# START OF DATA PROVIDED

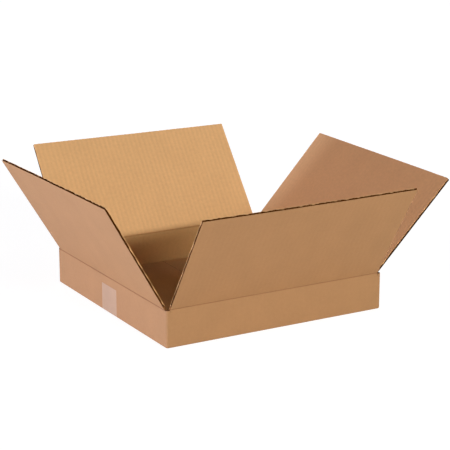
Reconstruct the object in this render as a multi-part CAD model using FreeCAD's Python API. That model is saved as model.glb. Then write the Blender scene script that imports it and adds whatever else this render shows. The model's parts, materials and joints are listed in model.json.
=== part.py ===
import FreeCAD
import Part
import math
import os

# Shallow corrugated cardboard box, set up, with its four top flaps open.
# Millimetres. +Z is up, the front wall faces -Y and the left wall faces -X.
# The origin is the centre of the underside, where the box rests.

# The room inside the box, and the board that it is folded from
inside_length = 355.6
inside_width = 355.6
board = 4.0
corner_radius = 4.0
base_fold_radius = 2.0

# Height of the fold line of the left and right flaps above the underside
fold_height = 56.0

# Top flaps: the side edges stand in from the outer wall faces by the slot,
# and two closed flaps leave the meeting gap between their free edges.
slot_inset = 6.5
meeting_gap = 2.5
post_side_gap = 0.4
post_top_drop = 0.3

# How far each flap leans outward from upright, in degrees
front_lean_deg = 32.4
right_lean_deg = 45.2
back_lean_deg = 35.6
left_lean_deg = 31.2

# The folds. The left and right flaps lie under the other two when closed,
# so they turn on a line close to the outer wall face, with a mitred crease.
# The front and back flaps turn on a line deeper in the board, and higher.
mitre_axis_inset = 0.5
mitre_clearance = 1.0
round_axis_inset = 3.0
round_running_gap = 0.3
round_outer_clearance = 1.4
closed_layer_gap = 0.2

# Flutes: a pressed medium between two flat liners, running away from the fold
liner = 0.3
flute_pitch = 7.9
glue_line_half = 0.75
flute_crown_half = 0.5
medium_crown = 0.3
crushed_at_fold = 6.0

# The base: front and back base flaps outside, left and right ones on top
base_layer_gap = 0.2
base_seam_gap = 1.5

# The maker's glued joint, a tab inside the back right corner
tab_width = 35.0
tab_thickness = 3.4
tab_end_clearance = 0.6

# Packing tape over the seam of the base, turned up on the left and right walls
tape_width = 48.0
tape_height = 42.5
tape_thickness = 0.12

# How far a cutting block runs past what it cuts
cut_overrun = 1.0

flute_foot_half = flute_pitch / 2 - glue_line_half
outer_length = inside_length + 2 * board
outer_width = inside_width + 2 * board
base_top = 2 * board + base_layer_gap
mitre_axis_height = fold_height
round_axis_height = (
    mitre_axis_height + mitre_axis_inset + closed_layer_gap + board - round_axis_inset
)
post_top = fold_height - post_top_drop
post_width = slot_inset - post_side_gap
upright = FreeCAD.Vector(0, 0, 1)


def box(low, high):
    """A block between its lowest and highest corners."""
    size = [high[i] - low[i] for i in range(3)]
    return Part.makeBox(size[0], size[1], size[2], FreeCAD.Vector(*low))


def outline_face(edges):
    """A flat face inside a closed run of edges."""
    return Part.Face(Part.Wire(Part.__sortEdges__(edges)))


def line(start, end):
    return Part.LineSegment(start, end).toShape()


def arc(start, middle, end):
    return Part.Arc(start, middle, end).toShape()


def rounded_block(length, width, radius, bottom, top):
    """An upright block centred on the origin, with rounded upright edges."""
    block = box((-length / 2, -width / 2, bottom), (length / 2, width / 2, top))
    if radius <= 0:
        return block
    edges = [e for e in block.Edges if abs(e.tangentAt(e.FirstParameter).z) > 0.99]
    return block.makeFillet(radius, edges)


def turned(shape, quarter_turns):
    """The shape turned about the box's upright centre line."""
    copy = shape.copy()
    copy.rotate(FreeCAD.Vector(0, 0, 0), upright, 90 * quarter_turns)
    return copy


def walls():
    """The four walls, with the board's outer fold round the base."""
    block = rounded_block(outer_length, outer_width, corner_radius, 0, post_top)
    low_edges = [e for e in block.Edges if e.BoundBox.ZMax < base_fold_radius / 2]
    block = block.makeFillet(base_fold_radius, low_edges)
    inner_radius = max(corner_radius - board, 0)
    room = rounded_block(inside_length, inside_width, inner_radius,
                         -cut_overrun, post_top + cut_overrun)
    return block.cut(room)


def wall_top_cut(wall_length, wall_distance, outer_height, inner_height):
    """What is taken off a wall's top so that its flap can turn, front view."""
    half = wall_length / 2 - post_width
    x = -half
    outer = -wall_distance
    inner = outer + board
    slope = (inner_height - outer_height) / board
    reach = cut_overrun
    points = [
        FreeCAD.Vector(x, outer - reach, outer_height - slope * reach),
        FreeCAD.Vector(x, inner + reach, inner_height + slope * reach),
        FreeCAD.Vector(x, inner + reach, post_top + reach),
        FreeCAD.Vector(x, outer - reach, post_top + reach),
    ]
    face = Part.Face(Part.makePolygon(points + points[:1]))
    return face.extrude(FreeCAD.Vector(2 * half, 0, 0))


def round_wall_heights():
    """Top of the front and back walls, at their outer and inner faces."""
    outer = round_axis_height - round_axis_inset - round_outer_clearance
    radius = round_axis_inset + round_running_gap
    drop = round_axis_height - outer
    angle = math.atan2(drop, round_axis_inset)
    tangent = math.acos(radius / math.hypot(drop, round_axis_inset))
    normal = -math.pi + angle + tangent
    slope = -math.cos(normal) / math.sin(normal)
    return outer, outer + slope * board


def mitre_wall_heights():
    """Top of the left and right walls, at their outer and inner faces."""
    outer = mitre_axis_height - mitre_clearance
    return outer, outer - board


def base_flap(length, width, bottom):
    """One base flap, folded in from the front wall as far as the seam."""
    half = length / 2 - slot_inset
    return box(
        (-half, -width / 2 + board / 2, bottom),
        (half, -base_seam_gap / 2, bottom + board),
    )


def glue_tab():
    """The joint's tab, glued to the inside of the right wall at its back end."""
    inner_x = inside_length / 2
    inner_y = inside_width / 2
    low = (inner_x - tab_thickness, inner_y - tab_width, base_top + tab_end_clearance)
    high_z = mitre_wall_heights()[1] - tab_end_clearance
    return box(low, (inner_x + board / 2, inner_y + board / 2, high_z))


def tape():
    """The tape: a flat strip under the base, turned up at both ends."""
    half = outer_length / 2
    radius = base_fold_radius
    t = tape_thickness
    y = -tape_width / 2
    diagonal = math.sqrt(0.5)

    def side(sign, offset):
        r = radius - offset
        face_x = sign * (half - offset)
        bend_x = sign * (half - radius)
        high = FreeCAD.Vector(face_x, y, tape_height)
        start = FreeCAD.Vector(face_x, y, radius)
        middle = FreeCAD.Vector(bend_x + sign * r * diagonal, y, radius - r * diagonal)
        end = FreeCAD.Vector(bend_x, y, offset)
        return high, start, middle, end

    edges = []
    for sign in (-1, 1):
        outside = side(sign, 0)
        inside = side(sign, t)
        for high, start, middle, end in (outside, inside):
            edges.append(line(high, start))
            edges.append(arc(start, middle, end))
        edges.append(line(outside[0], inside[0]))
    for offset in (0, t):
        edges.append(line(side(-1, offset)[3], side(1, offset)[3]))
    return outline_face(edges).extrude(FreeCAD.Vector(0, tape_width, 0))


def box_body():
    """Walls, base flaps and glued joint: one sheet of board, folded."""
    body = walls()
    pieces = [glue_tab()]
    outer_base = base_flap(outer_length, outer_width, 0)
    inner_base = base_flap(outer_width, outer_length, board + base_layer_gap)
    pieces += [turned(outer_base, 0), turned(outer_base, 2)]
    pieces += [turned(inner_base, 1), turned(inner_base, 3)]
    body = body.fuse(pieces)
    round_cut = wall_top_cut(outer_length, outer_width / 2, *round_wall_heights())
    mitre_cut = wall_top_cut(outer_width, outer_length / 2, *mitre_wall_heights())
    cuts = [turned(round_cut, 0), turned(round_cut, 2)]
    cuts += [turned(mitre_cut, 1), turned(mitre_cut, 3), tape()]
    return body.cut(cuts).removeSplitter()


def flute_channels(width, first, last):
    """The hollows between medium and liners, from one height to another."""
    y_outer = liner
    y_inner = board - liner
    channels = []
    half_pitch = flute_pitch / 2
    last_step = math.ceil((width / 2 + flute_foot_half) / half_pitch) - 1
    for step in range(-last_step, last_step + 1):
        x = step * half_pitch
        foot_y, crown_y = y_outer, y_inner - medium_crown
        if step % 2:
            foot_y, crown_y = y_inner, y_outer + medium_crown
        points = [
            FreeCAD.Vector(x - flute_foot_half, foot_y, first),
            FreeCAD.Vector(x + flute_foot_half, foot_y, first),
            FreeCAD.Vector(x + flute_crown_half, crown_y, first),
            FreeCAD.Vector(x - flute_crown_half, crown_y, first),
        ]
        face = Part.Face(Part.makePolygon(points + points[:1]))
        channels.append(face.extrude(FreeCAD.Vector(0, 0, last - first)))
    return channels


def round_end(x, free_edge):
    """Section of a front or back flap, upright, its turning line at y 0, z 0."""
    r = round_axis_inset
    inner = board - r
    low = -math.sqrt(r * r - inner * inner)
    outer_foot = FreeCAD.Vector(x, -r, 0)
    lowest = FreeCAD.Vector(x, -r * math.sqrt(0.5), -r * math.sqrt(0.5))
    inner_foot = FreeCAD.Vector(x, inner, low)
    inner_tip = FreeCAD.Vector(x, inner, free_edge)
    outer_tip = FreeCAD.Vector(x, -r, free_edge)
    return outline_face([
        arc(outer_foot, lowest, inner_foot),
        line(inner_foot, inner_tip),
        line(inner_tip, outer_tip),
        line(outer_tip, outer_foot),
    ])


def mitred_end(x, free_edge):
    """Section of a left or right flap, upright, its turning line at y 0, z 0."""
    r = mitre_axis_inset
    inner = board - r
    diagonal = r * math.sqrt(0.5)
    outer_foot = FreeCAD.Vector(x, -r, 0)
    lowest = FreeCAD.Vector(x, 0, -r)
    bevel_foot = FreeCAD.Vector(x, diagonal, -diagonal)
    inner_foot = FreeCAD.Vector(x, inner, inner - 2 * diagonal)
    inner_tip = FreeCAD.Vector(x, inner, free_edge)
    outer_tip = FreeCAD.Vector(x, -r, free_edge)
    return outline_face([
        arc(outer_foot, lowest, bevel_foot),
        line(bevel_foot, inner_foot),
        line(inner_foot, inner_tip),
        line(inner_tip, outer_tip),
        line(outer_tip, outer_foot),
    ])


def flap(section, axis_inset, axis_height, wall_length, wall_distance, lean, quarter_turns):
    """A top flap of fluted board, leaning outward over its own wall."""
    width = wall_length - 2 * slot_inset
    free_edge = wall_distance - axis_inset - meeting_gap / 2
    sheet = section(-width / 2, free_edge).extrude(FreeCAD.Vector(width, 0, 0))
    channels = flute_channels(width, crushed_at_fold, free_edge + cut_overrun)
    for channel in channels:
        channel.translate(FreeCAD.Vector(0, -axis_inset, 0))
    sheet = sheet.cut(channels)
    sheet.rotate(FreeCAD.Vector(0, 0, 0), FreeCAD.Vector(1, 0, 0), lean)
    sheet.translate(FreeCAD.Vector(0, axis_inset - wall_distance, axis_height))
    return turned(sheet, quarter_turns)


def round_flap(lean, quarter_turns):
    """A front or back flap, which closes on top."""
    return flap(round_end, round_axis_inset, round_axis_height,
                outer_length, outer_width / 2, lean, quarter_turns)


def mitred_flap(lean, quarter_turns):
    """A left or right flap, which closes first."""
    return flap(mitred_end, mitre_axis_inset, mitre_axis_height,
                outer_width, outer_length / 2, lean, quarter_turns)


nodes = {
    "box_body": box_body(),
    "front_flap": round_flap(front_lean_deg, 0),
    "right_flap": mitred_flap(right_lean_deg, 1),
    "back_flap": round_flap(back_lean_deg, 2),
    "left_flap": mitred_flap(left_lean_deg, 3),
    "bottom_tape": tape(),
}

os.makedirs("parts", exist_ok=True)
for name, shape in nodes.items():
    shape.exportStep("parts/" + name + ".step")
    print(name, "solids", len(shape.Solids), "volume", round(shape.Volume, 1),
          "valid", shape.isValid())
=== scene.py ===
import json
import math

import bpy
import numpy as np
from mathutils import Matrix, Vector


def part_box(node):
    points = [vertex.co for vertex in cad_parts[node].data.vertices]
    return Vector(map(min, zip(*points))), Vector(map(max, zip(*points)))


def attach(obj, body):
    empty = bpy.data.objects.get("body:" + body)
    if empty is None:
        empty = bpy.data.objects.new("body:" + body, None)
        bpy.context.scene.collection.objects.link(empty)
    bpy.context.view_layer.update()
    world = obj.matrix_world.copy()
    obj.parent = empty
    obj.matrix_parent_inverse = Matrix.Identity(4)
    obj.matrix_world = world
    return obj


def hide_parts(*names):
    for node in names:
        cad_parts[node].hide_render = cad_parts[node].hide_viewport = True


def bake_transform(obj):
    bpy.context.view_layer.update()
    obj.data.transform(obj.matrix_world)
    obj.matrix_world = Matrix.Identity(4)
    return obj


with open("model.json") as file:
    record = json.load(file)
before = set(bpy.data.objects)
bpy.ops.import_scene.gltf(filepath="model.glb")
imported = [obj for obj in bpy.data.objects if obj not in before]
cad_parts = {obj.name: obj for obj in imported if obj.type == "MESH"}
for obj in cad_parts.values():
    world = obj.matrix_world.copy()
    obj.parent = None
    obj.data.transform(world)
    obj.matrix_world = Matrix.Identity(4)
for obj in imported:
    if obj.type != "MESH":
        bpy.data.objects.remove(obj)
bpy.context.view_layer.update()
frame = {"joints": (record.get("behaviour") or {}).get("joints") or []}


# Kraft paper of the board. The outer liner is the smoother and redder sheet, the inner
# liner is lighter and yellower, and the pressed medium between them is rough and brown,
# painted much darker with the shade that fills the flutes. All three are unbleached and
# uncoated, so they are matt, mottled and a little flecked.
outer_liner_tone = (0.333, 0.169, 0.068, 1)
inner_liner_tone = (0.670, 0.378, 0.166, 1)
# Painted shade: the medium's own brown, darkened for the shade inside the flutes
shaded_medium_tone = (0.125, 0.038, 0.006, 1)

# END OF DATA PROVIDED

GIVEN REQUEST — Every line from the one holding "for name, shape" through the final line of the listing must be echoed exactly; leave out all other lines.

RIGHT ANSWER —
for name, shape in nodes.items():
    shape.exportStep("parts/" + name + ".step")
    print(name, "solids", len(shape.Solids), "volume", round(shape.Volume, 1),
          "valid", shape.isValid())
=== scene.py ===
import json
import math

import bpy
import numpy as np
from mathutils import Matrix, Vector


def part_box(node):
    points = [vertex.co for vertex in cad_parts[node].data.vertices]
    return Vector(map(min, zip(*points))), Vector(map(max, zip(*points)))


def attach(obj, body):
    empty = bpy.data.objects.get("body:" + body)
    if empty is None:
        empty = bpy.data.objects.new("body:" + body, None)
        bpy.context.scene.collection.objects.link(empty)
    bpy.context.view_layer.update()
    world = obj.matrix_world.copy()
    obj.parent = empty
    obj.matrix_parent_inverse = Matrix.Identity(4)
    obj.matrix_world = world
    return obj


def hide_parts(*names):
    for node in names:
        cad_parts[node].hide_render = cad_parts[node].hide_viewport = True


def bake_transform(obj):
    bpy.context.view_layer.update()
    obj.data.transform(obj.matrix_world)
    obj.matrix_world = Matrix.Identity(4)
    return obj


with open("model.json") as file:
    record = json.load(file)
before = set(bpy.data.objects)
bpy.ops.import_scene.gltf(filepath="model.glb")
imported = [obj for obj in bpy.data.objects if obj not in before]
cad_parts = {obj.name: obj for obj in imported if obj.type == "MESH"}
for obj in cad_parts.values():
    world = obj.matrix_world.copy()
    obj.parent = None
    obj.data.transform(world)
    obj.matrix_world = Matrix.Identity(4)
for obj in imported:
    if obj.type != "MESH":
        bpy.data.objects.remove(obj)
bpy.context.view_layer.update()
frame = {"joints": (record.get("behaviour") or {}).get("joints") or []}


# Kraft paper of the board. The outer liner is the smoother and redder sheet, the inner
# liner is lighter and yellower, and the pressed medium between them is rough and brown,
# painted much darker with the shade that fills the flutes. All three are unbleached and
# uncoated, so they are matt, mottled and a little flecked.
outer_liner_tone = (0.333, 0.169, 0.068, 1)
inner_liner_tone = (0.670, 0.378, 0.166, 1)
# Painted shade: the medium's own brown, darkened for the shade inside the flutes
shaded_medium_tone = (0.125, 0.038, 0.006, 1)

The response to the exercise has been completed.